就労世代が支払う保険料をその年の年金受給者に送る年金の支払い方式を「賦課方式」といいますが、就労世代の賃金が伸びれば支払う保険料も増えるので、その分年金も自動的に増えるわけです。ほとんどの国の年金はこの賦課方式です。

この時、保険料負担額が増えるからなんとなく、負担が増えたなあ…と感じてしまいますが、「保険料率」で取ってるので見た目の負担が上昇したわけではありません(賃金に対する負担割合は変わってない)。

賃金の伸びで年金額を変更すると何がいいかというと、現役世代と年金世代との生活水準の差が開く事はありません。

現役世代と年金世代の生活水準に差が開かないようにしていたのが賃金の伸びによる年金額改定だったのです。

昭和48年改正時に、現役男子の平均賃金に対して約60%以上の給付を維持するという「年金の実質価値の維持」が目標とされた時、賃金変動率に合わせるという事がその目標を達成するのには最善でした。

実際は5年に一度の年金額を再計算する時に賃金の変動率を使って、年金額を変更していました(これを賃金の再評価という)。

5年に一度が来るまでは毎年物価変動率で購買力の維持。

平成16年度以降は5年に一度ではなく毎年、賃金の再評価をするようになりました。

しかし、平成16年の前の改正である平成12年改正で65歳以上の人(実際は68歳到達年度以降から)は物価変動率で年金額を変更する事になりました。

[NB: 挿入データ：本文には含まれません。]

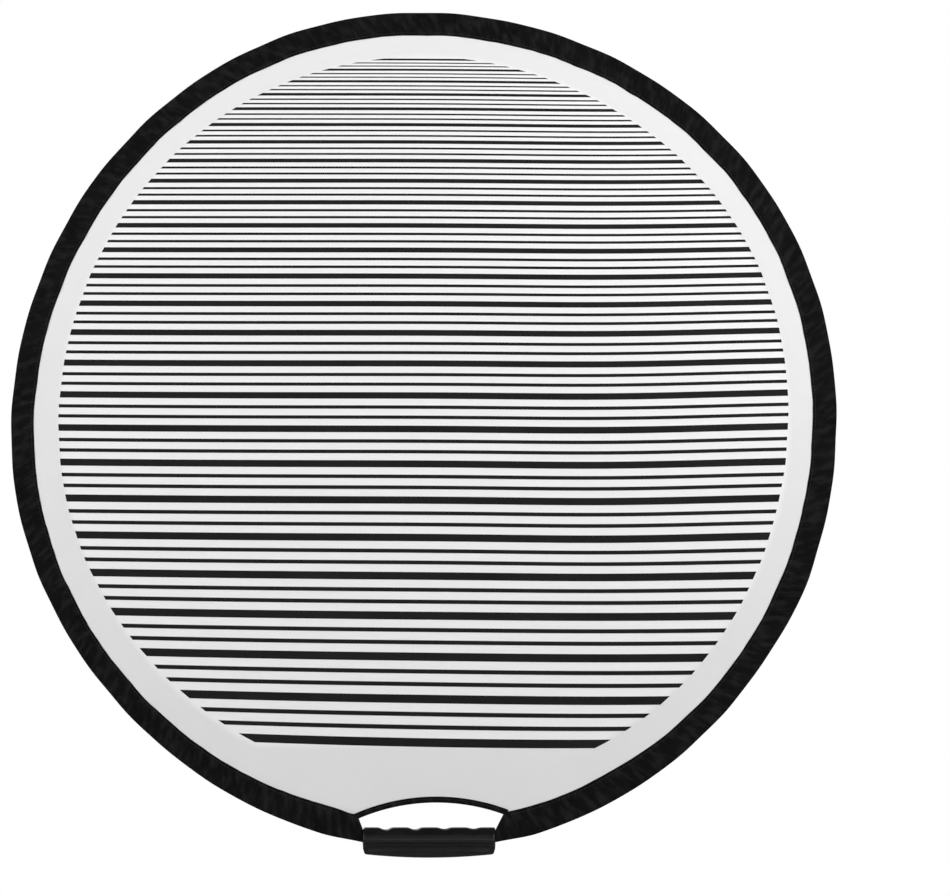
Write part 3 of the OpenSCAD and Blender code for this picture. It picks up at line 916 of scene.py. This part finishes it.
def make_opening_stitching():
    """The seam along the arched tape, on both faces."""
    pitch = ARCH_PITCH / ARCH_R
    short = -8 * MM
    runs = []
    for side in (-1, 1):
        for first in np.arange(arch_angle(-1, short), arch_angle(1, short), pitch):
            flat = arch_place(first + ALONG_STITCH * pitch * 0.84, ARCH_R + ARCH_SEAM_IN)
            away = SEAM_DEPTH - 0.1 * MM + THREAD_R * 0.5 - 0.3 * MM * (1 - STITCH_ARCH)
            runs.append(np.stack([flat[:, 0], side * away + cloth_seat(flat), flat[:, 1]], 1))
    return make_piece("arch_stitching", *threads(runs))


ZIGZAGS = 33


def make_tacks():
    """A dense zigzag of thread across each end of the rim binding, on both faces."""
    runs = []
    along = np.linspace(-3.2, 3.2, ZIGZAGS) * MM
    across = 1.1 * MM * np.where(np.arange(ZIGZAGS) % 2, 1, -1)
    for hand in (-1, 1):
        foot = np.array([hand * HEM_X, HEM_Z])
        way = (CORNERS[hand] - foot) / np.linalg.norm(CORNERS[hand] - foot)
        over = np.array([way[1], -way[0]])
        middle = (CORNERS[hand] + foot) / 2 + np.array([hand * 3 * MM, 0])
        flat = middle + along[:, None] * way + across[:, None] * over
        angle, r = from_centre(flat)
        depth = tape_depth(angle, band_line(angle) + BAND_OUT - r, tape_width(angle))
        for side in (-1, 1):
            away = side * (depth + THREAD_R * 0.7) + cloth_seat(flat)
            runs.append(np.stack([flat[:, 0], away, flat[:, 1]], 1))
    return make_piece("hem_tacks", *threads(runs))


# ---------------------------------------------------------------- spring hoop

HOOP_STATIONS = 721


def make_hoop():
    """The flat band, all the way round, with rounded edges; its ends meet inside the ferrule."""
    half_t, half_w, edge = BAND_T / 2, BAND_W / 2, 0.3 * MM
    corner = [(half_t, half_w - edge), (half_t - edge * 0.3, half_w - edge * 0.3), (half_t - edge, half_w)]
    section = corner + [(-t, w) for t, w in corner[::-1]] + [(-t, -w) for t, w in corner]
    section = np.array(section + [(t, -w) for t, w in corner[::-1]])
    gap = 0.5 * MM / (BAND_R + 9 * MM)
    start = math.atan2(-DISC[0], DISC[1])
    angle = np.linspace(start + gap, start + 2 * math.pi - gap, HOOP_STATIONS)
    line = at(angle, band_line(angle))
    ahead = np.gradient(line, axis=0)
    ahead /= np.linalg.norm(ahead, axis=1)[:, None]
    out = np.stack([ahead[:, 1], -ahead[:, 0]], 1)
    flat = line[:, None] + out[:, None] * section[None, :, :1]
    y = section[None, :, 1] + cloth_seat(line)[:, None]
    points = np.stack([flat[..., 0], y, flat[..., 1]], -1).reshape(-1, 3)
    rows, columns = len(angle), len(section)
    faces = grid_faces(rows, columns, close_columns=True).tolist()
    faces += [list(range(columns))[::-1], list(range((rows - 1) * columns, rows * columns))]
    across = np.cumsum(np.linalg.norm(np.diff(section, axis=0, prepend=section[:1]), axis=1))
    cut = np.stack([angle[:, None] * BAND_R + 0 * across[None, :], across[None, :] + 0 * angle[:, None]], -1)
    return make_piece("spring_hoop", points, faces, BLUED, cut.reshape(-1, 2), angle=50)


# ---------------------------------------------------------------- grip

# The grip, in mm. Half sections in depth and height: a rounded finger bar, a groove, and a narrower skirt.
# A notch is its place along the grip and its depth.
FRONT_SECTION = [(0, 20.3), (2.4, 20.25), (4.6, 19.7), (7.2, 17.9), (9.6, 15.0), (11.0, 12.2), (11.75, 10.4),
                 (11.95, 9.2), (11.3, 7.9), (10.0, 6.7), (8.9, 5.6), (8.5, 4.7), (8.85, 4.0),
                 (9.0, 3.3), (9.0, 1.6),
                 (9.0, -0.8), (9.0, -3.2), (8.9, -5.0), (8.2, -6.7), (6.6, -7.7), (4.2, -7.8), (0, -7.8)]
BACK_SECTION = [(0, 20.3), (2.4, 20.3), (4.5, 20.3), (7.4, 19.6), (9.8, 18.1), (11.4, 15.9), (12.0, 12.8),
                (11.4, 9.7), (10.4, 7.6), (9.3, 6.2), (9.0, 5.4), (9.0, 4.5), (9.0, 1.6), (9.0, -0.8),
                (9.0, -3.2),
                (8.9, -5.0), (8.2, -6.7), (6.6, -7.7), (4.2, -7.8), (0, -7.8)]
NOTCHES = ((-42.75, 1.9), (-14.25, 1.8), (14.25, 1.35), (42.75, 1.15))
NOTCH_HALF = 4.6
LOBE_PITCH = 28.5
SCREWS = (-43, 0, 43)
SCREW_Z = 13.8
SCREW_HOLE_R = 1.45
SCREW_HEAD_R = 3.1
HEAD_SEAT = 9.4
WALL = 2.2
END_R = 2
FOOT_R = 2.8
FOOT_SWEEP = 3.4
PANEL_HALF = 59.2
PANEL_TOP = 4.2
PANEL_FOOT = -4.6
SPLIT = 0.01
PIN_SIDES = 32
CHANNEL_STATIONS = 61
BAND_ROOM = 0.3 * MM


def rounded(outline, per_span=5):
    """A smooth curve through the outline's points."""
    p = np.array(outline, float)
    p = np.concatenate([[2 * p[0] - p[1]], p, [2 * p[-1] - p[-2]]])
    t = np.linspace(0, 1, per_span, endpoint=False)[:, None]
    spans = []
    for a, b, c, d in zip(p, p[1:], p[2:], p[3:]):
        spans.append(b + 0.5 * t * (c - a + t * (2 * a - 5 * b + 4 * c - d + t * (3 * (b - c) + d - a))))
    curve = np.concatenate(spans + [p[-2:-1]])
    curve[0], curve[-1] = outline[0], outline[-1]
    return curve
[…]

もし現役世代の賃金が物価の上昇よりも伸びると、そこで両者の生活水準に差が出てきます。

物価より賃金が伸びれば、現役世代はより良いモノやサービスが受けれるようになりますが、物価の伸びに合わせると購買力が維持されてるという状態にとどまります。

平成12年改正以降はせめて購買力の維持でやっていこうという事になったのですね。

しかしながら、物価よりも賃金のほうが下がるという事も、今までの間に結構ありました。デフレ続きだったからですね。

じゃあ、賃金の伸びよりも物価の伸びの方が大きかったらどうするのか。

こうなると支え手である現役世代の賃金の力を、年金受給者の力である物価が超えちゃってますよね。

そのまま年金額を変更してしまうと、支え手の力を上回るのは年金財政を守る上では都合が悪いので、こういう時は65歳以上の人(実際は68歳到達年度以上の人)の年金も低いほうである賃金の伸びに合わせていました。

こういう例外がよくあったのです。

じゃあ、令和5年度を見てみると物価は2.5%の伸びで、賃金は2.8%の伸びですよね。

つまり年金財政を支えてる現役世代のほうにとって都合がいい状態になっています。

年金財政にとって都合がいいのであれば、原則通り65歳以上の人(実際は68歳到達年度以上の人)は物価変動率を使って年金額を改定し、65歳未満の人(67歳到達年度までの人)は賃金による年金額改定を行います。

よって、令和5年度の年金額は68歳前後で金額の伸びが異なるため、金額にズレが生じる年となります。